Q1: Who creates escrow instructions?

A1: Escrow instructions are typically drafted by the escrow agent or officer based on the terms outlined in the underlying purchase agreement or contract between the buyer and seller. Both parties then review, negotiate, and approve these instructions, signing them to authorize the escrow agent's actions.

Q2: Are escrow instructions legally binding?

A2: Yes, once signed by all transacting parties, escrow instructions become a legally binding agreement between the parties and the escrow agent. The agent is obligated to strictly adhere to these instructions.

Q3: What happens if there's a dispute over escrow instructions?

A3: If a dispute arises between the parties regarding the escrow instructions or the fulfillment of conditions, the escrow agent typically cannot release funds or assets until the dispute is resolved. This often requires mutual agreement from the parties, mediation, or, in some cases, a court order to direct the agent.

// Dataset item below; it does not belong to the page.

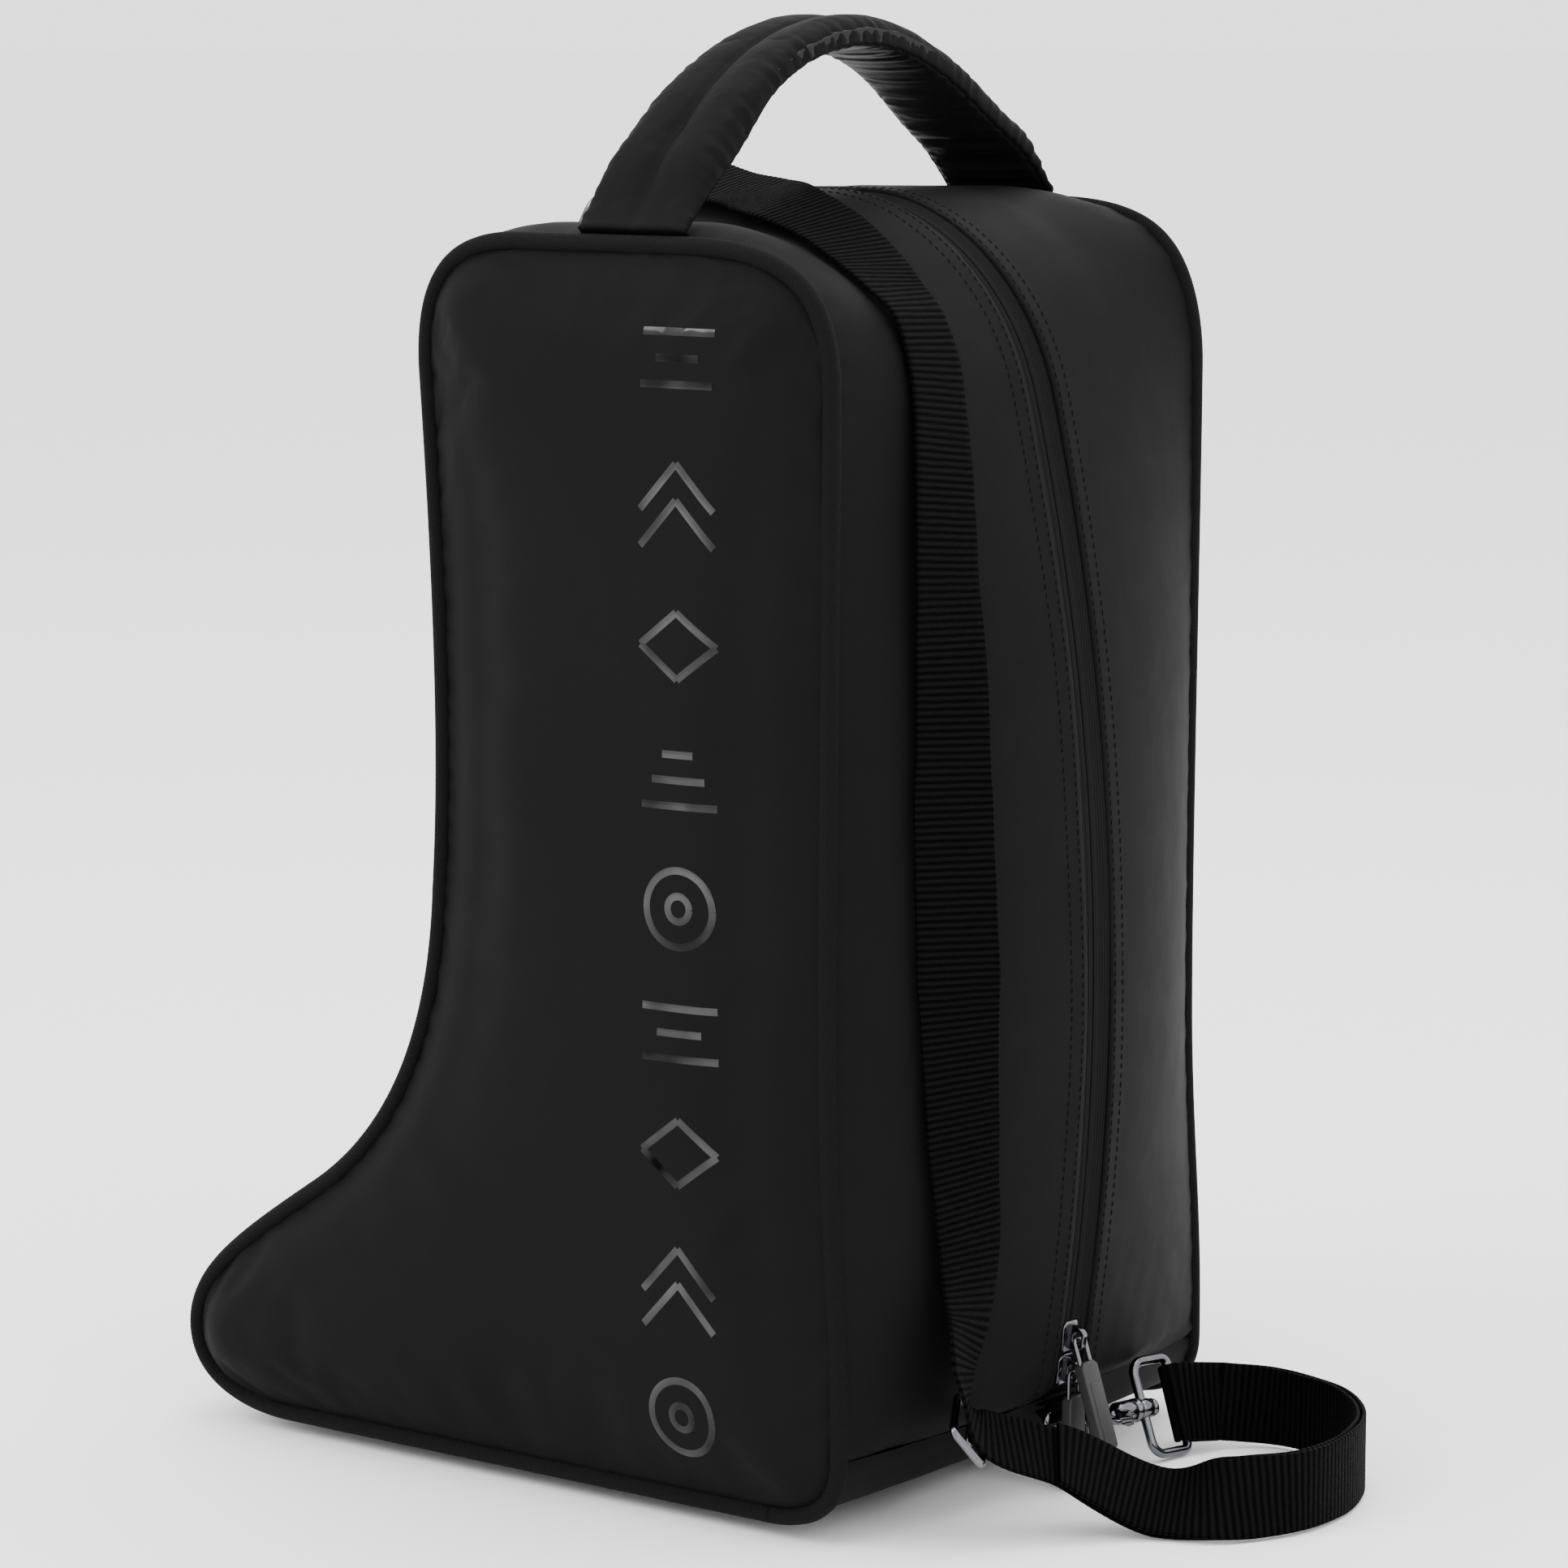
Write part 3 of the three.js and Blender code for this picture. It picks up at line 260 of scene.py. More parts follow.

Q4: Can escrow instructions be changed?

A4: Yes, escrow instructions can be amended, but any changes require the mutual written consent of all parties who originally signed the instructions. This ensures that all involved parties agree to the revised terms.

Q5: Is an escrow account the same as an investment account?

A5: No, an escrow account is not typically an investment account. While some escrowed funds may be held in interest-bearing accounts, the primary purpose of an escrow account is to safeguard funds or assets during a transaction, not to generate significant investment returns. The focus is on security and strict adherence to the escrow instructions for timely disbursement.